“Ellen Ketterson is one of the world’s leading experts in animal behavior,” said Greg Demas, chair of the Department of Biology. “Groundbreaking studies from her laboratory have transformed our understanding of both the evolutionary and mechanistic bases of behavior.”
During early studies, Ketterson focused on differential migration. Differential migration is a pattern of movement in which females migrate farther than males. The hypotheses she formed from her research to explain the pattern became the basis for decades of research by others.
In subsequent years, Ketterson coined the term "phenotypic engineering" for her experimental approach to the evolution of life histories through which she had manipulated levels of the hormone testosterone in free-living animals and compared the animals' behavior, physiology, and fitness to controls. Ketterson found that males with experimentally elevated testosterone exhibited greater mating success than controls; however, the success came with the cost of greater mortality. Her research provided a mechanistic understanding of the fitness consequences of altering how animals allocate time and energy to competing demands. Further research addressed variation in testosterone-activated gene expression in target tissues in relation to phenotypic plasticity and rapid evolution, with the ongoing goal of understanding how natural selection acts on mechanisms to give rise to adaptation.

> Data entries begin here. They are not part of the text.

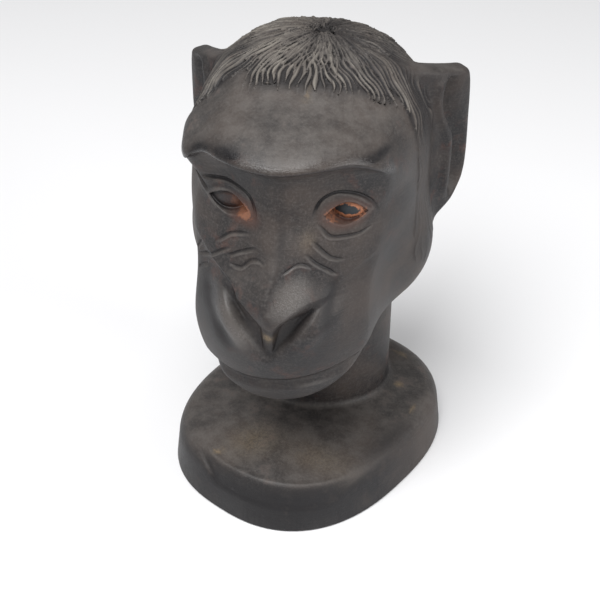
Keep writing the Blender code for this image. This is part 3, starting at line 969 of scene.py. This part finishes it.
@dataclass(frozen=True)
class Skin:
    """How the fine skin is laid over the form."""

    first_step: float = 0.9
    fine_step: float = 0.4
    quick_step: float = 0.9
    first_rounds: int = 5
    fine_rounds: int = 6
    triangles: int = 192_000
    kept_weight: float = 0.9
    reach: float = 0.25
    least_slope: float = 0.35
    farthest: float = 1.2
    ease: float = 0.9
    evening: float = 0.4
    unsmoothed: int = 2

    def even(self, mesh: bpy.types.Mesh, step: float) -> bpy.types.Mesh:
        """Lays a skin of even squares round a mesh.

        Args:
            mesh: what it is laid round, in metres. It is removed.
            step: the side of the squares, in millimetres.

        Returns:
            The new mesh.
        """
        block = placed("skin", mesh)
        remesh = block.modifiers.new("skin", "REMESH")
        remesh.mode = "VOXEL"
        remesh.voxel_size = step * METRES
        remesh.adaptivity = 0.0
        return self.applied(block)

    def applied(self, block: bpy.types.Object) -> bpy.types.Mesh:
        """Applies the modifiers of an object, removes it and returns the mesh they made."""
        bpy.context.view_layer.update()
        graph = bpy.context.evaluated_depsgraph_get()
        made = bpy.data.meshes.new_from_object(block.evaluated_get(graph))
        old = block.data
        bpy.data.objects.remove(block)
        bpy.data.meshes.remove(old)
        return made

    def smoothed(self, mesh: bpy.types.Mesh, factor: float) -> None:
        """Moves each point by a share, the factor, towards the middle of its neighbours."""
        work = bmesh.new()
        work.from_mesh(mesh)
        bmesh.ops.smooth_vert(
            work, verts=work.verts[:], factor=factor, use_axis_x=True, use_axis_y=True, use_axis_z=True
        )
        work.to_mesh(mesh)
        work.free()

    def places(self, mesh: bpy.types.Mesh) -> Array:
        """The points of a mesh, in millimetres."""
        flat = np.empty(len(mesh.vertices) * 3)
        mesh.vertices.foreach_get("co", flat)
        return flat.reshape(-1, 3) * MILLIMETRES

    def place(self, mesh: bpy.types.Mesh, points: Array) -> None:
        """Moves the points of a mesh, given in millimetres."""
        mesh.vertices.foreach_set("co", (points * METRES).ravel())
        mesh.update()

    def normals(self, mesh: bpy.types.Mesh) -> Array:
        """The normals at the points of a mesh."""
        flat = np.empty(len(mesh.vertices) * 3)
        mesh.vertex_normals.foreach_get("vector", flat)
        return flat.reshape(-1, 3)

    def settle(self, mesh: bpy.types.Mesh, form: "Bust", rounds: int, step: float) -> None:
        """Moves the points onto the form.

        Args:
            mesh: the skin.
            form: the bust, which gives the field.
            rounds: how often the points are moved.
            step: how far apart they are, in millimetres.
        """
        for index in range(rounds):
            if index < rounds - self.unsmoothed:
                self.smoothed(mesh, self.evening)
            points = self.places(mesh)
            away = self.normals(mesh)
            here = form.field(points)
            there = form.field(points + self.reach * away)
            slope = np.maximum((there - here) / self.reach, self.least_slope)
            far = self.farthest * step
            move = np.clip(here / slope, -far, far)
            self.place(mesh, points - away * (move * self.ease)[:, None])

    def thinned(self, mesh: bpy.types.Mesh, plain: Array) -> bpy.types.Mesh:
        """Takes out triangles where the skin is plain.

        Args:
            mesh: the skin, in squares.
            plain: 1 where points may go first, and less where they are kept.

        Returns:
            The skin in triangles, within the number that a piece may have.
        """
        share = self.triangles / (2.0 * len(mesh.polygons))
        block = placed("thin", mesh)
        group = block.vertex_groups.new(name="plain")
        group.add(np.flatnonzero(plain > 0.5).tolist(), 1.0, "REPLACE")
        group.add(np.flatnonzero(plain <= 0.5).tolist(), self.kept_weight, "REPLACE")
        if share < 1.0:
            decimate = block.modifiers.new("thin", "DECIMATE")
            decimate.ratio = share
            decimate.use_collapse_triangulate = True
            decimate.vertex_group = "plain"
        return self.applied(block)


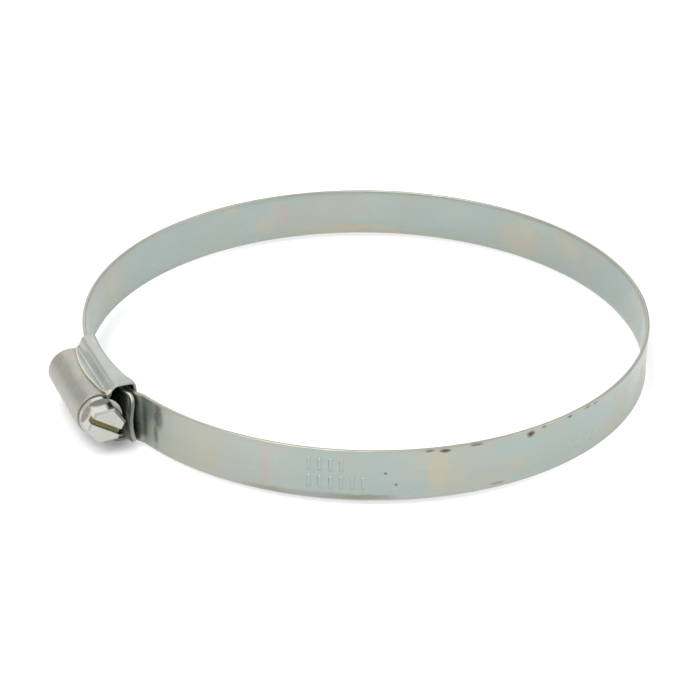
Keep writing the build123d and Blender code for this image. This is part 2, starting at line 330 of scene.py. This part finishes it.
def plated_finish(name, base, tint, warm, rough, winged=False, slotted=False):
    """Plated metal: satin, cloudy, with small pits and handling marks.

    A winged saddle's cut edges are pale, and a slotted screw's slot is olive."""
    shader = Shader(name)
    place = shader.node("ShaderNodeTexCoord").outputs["Object"]
    drift = shader.noise(place, 95, 4, 0.55)
    cloud = shader.noise(place, 300, 5, 0.6)
    lines = shader.noise(place, 1, 4, 0.6, stretch=(1700, 130, 1700))
    grain = shader.noise(place, 4200, 3, 0.6)
    pits = shader.noise(place, 1500, 2, 0.5)
    colour = shader.mix(shader.ramp(drift, 0.40, 0.64), base, tint)
    colour = shader.mix(shader.ramp(cloud, 0.48, 0.72, 0, 0.6), colour, warm)
    colour = shader.mix(shader.ramp(pits, 0.70, 0.78, 0, 0.55), colour, DIRT_AND_PAINTED_SHADE)
    if winged:
        x, y, _ = shader.split(place)
        along = shader.maths("SUBTRACT", y, WING_EDGE_Y)
        fallen = shader.maths("MULTIPLY", shader.maths("MULTIPLY", along, along), WING_EDGE_CURVE)
        edge = shader.maths("ADD", fallen, WING_EDGE_X)
        pale = shader.ramp(shader.maths("SUBTRACT", x, edge), 0.12 * MM, 0.42 * MM, 0.9, 0)
        colour = shader.mix(pale, colour, CUT_EDGE)
    if slotted:
        turn = radians(SLOT_TURN)
        off_axis = shader.vector("SUBTRACT", place, (SCREW_AXIS_X, SCREW_END_Y, 0))
        aside = shader.vector("DOT_PRODUCT", off_axis, (sin(turn), 0, cos(turn)))
        inside = shader.ramp(shader.maths("ABSOLUTE", aside), 0.60 * MM, 0.69 * MM, 1, 0)
        _, depth, _ = shader.split(off_axis)
        sunk = shader.ramp(depth, 0.25 * MM, 0.9 * MM)
        sunk = shader.maths("MULTIPLY", sunk, shader.ramp(depth, 1.8 * MM, 1.9 * MM, 1, 0))
        colour = shader.mix(shader.maths("MULTIPLY", inside, sunk), colour, OLIVE)
    colour = shader.toned(colour, shader.ramp(lines, 0.25, 0.75, 0.95, 1.03))
    shader.plug(shader.surface.inputs["Base Color"], colour)
    shader.plug(shader.surface.inputs["Metallic"], 1.0)
    shader.plug(shader.surface.inputs["Roughness"], shader.ramp(cloud, 0.3, 0.7, rough, rough + 0.14))
    normal = shader.bump(lines, 0.10, 0.03 * MM)
    normal = shader.bump(grain, 0.12, 0.02 * MM, normal)
    normal = shader.bump(drift, 0.4, 0.2 * MM, normal)
    shader.plug(shader.surface.inputs["Normal"], normal)
    return shader.material


def floor_finish():
    """Matt white studio paper with a barely visible tooth."""
    shader = Shader("studio_paper")
    place = shader.node("ShaderNodeTexCoord").outputs["Object"]
    tooth = shader.noise(place, 900, 3, 0.5)
    tone = shader.mix(tooth, (0.93, 0.93, 0.93), (0.96, 0.96, 0.96))
    shader.plug(shader.surface.inputs["Base Color"], tone)
    shader.plug(shader.surface.inputs["Roughness"], 0.9)
    shader.plug(shader.surface.inputs["Specular IOR Level"], 0.1)
    return shader.material


# ---- The strip's shape ----
FACE_STEP = 0.4 * MM           # spacing of points across the strip's faces
STAMPED_STEP = 0.13 * MM       # the same where the strip is stamped
GROOVED_STEP = 0.2 * MM        # the same where it is grooved
GROOVED_RING_STEP = 0.16 * MM  # spacing of its rings along the grooved tongue
TIP_RINGS = 25
TIP_SHARE = 0.9995             # the last ring stops just short of the tip, so that it keeps its size
EDGE_POINTS = 7


def placed(name, data):
    """An object in the scene that holds this mesh, camera or light."""
    made = bpy.data.objects.new(name, data)
    bpy.context.scene.collection.objects.link(made)
    return made


def strip_section(step):
    """Points round the strip's cross-section: offset from its middle, height, and 1 on the outer
    face, -1 on the inner face and 0 on the rounded edges."""
    flat = HALF_WIDTH - EDGE_ROUND
    across = int(round(2 * flat / step))
    turn = HALF_THICKNESS - EDGE_ROUND
    points = [(HALF_THICKNESS, height, 1) for height in np.linspace(-flat, flat, across)]
    for index in range(1, EDGE_POINTS):
        angle = pi * index / EDGE_POINTS
        offset = (turn if angle < pi / 2 else -turn) + EDGE_ROUND * cos(angle)
        points.append((offset, flat + EDGE_ROUND * sin(angle), 0))
    points += [(-offset, -height, -face) for offset, height, face in points]
    offsets, heights, faces = np.array(points).T
    roll = smooth((np.abs(heights) - HALF_WIDTH + EDGE_ROLL_WIDTH) / EDGE_ROLL_WIDTH)
    return offsets + EDGE_ROLL * roll, heights, faces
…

More recently, Ketterson has turned her attention back to animal migrations as well as addressing limits to adaptive capacity and the role of seasonal timing in the generation and loss of biodiversity. In discussing her current research, Ketterson noted that she is committed to research that will help prepare us to be resilient in the face of oncoming environmental change—a goal that correlates with her position as director of the new Environmental Resilience Institute and its team of researchers. The ERI, awarded $55 million through the IU Grand Challenges initiative, works in partnership with government, nonprofit organizations, and businesses in preparing for effects of changing climate on Hoosier ecosystems, health, and economy.
Ketterson was honored to receive this prestigious award but was quick to point out that "awards for careers don’t happen unless lots of people contribute.”
Ketterson is a Fellow of the American Academy of Arts and Sciences and the American Association for the Advancement of Science.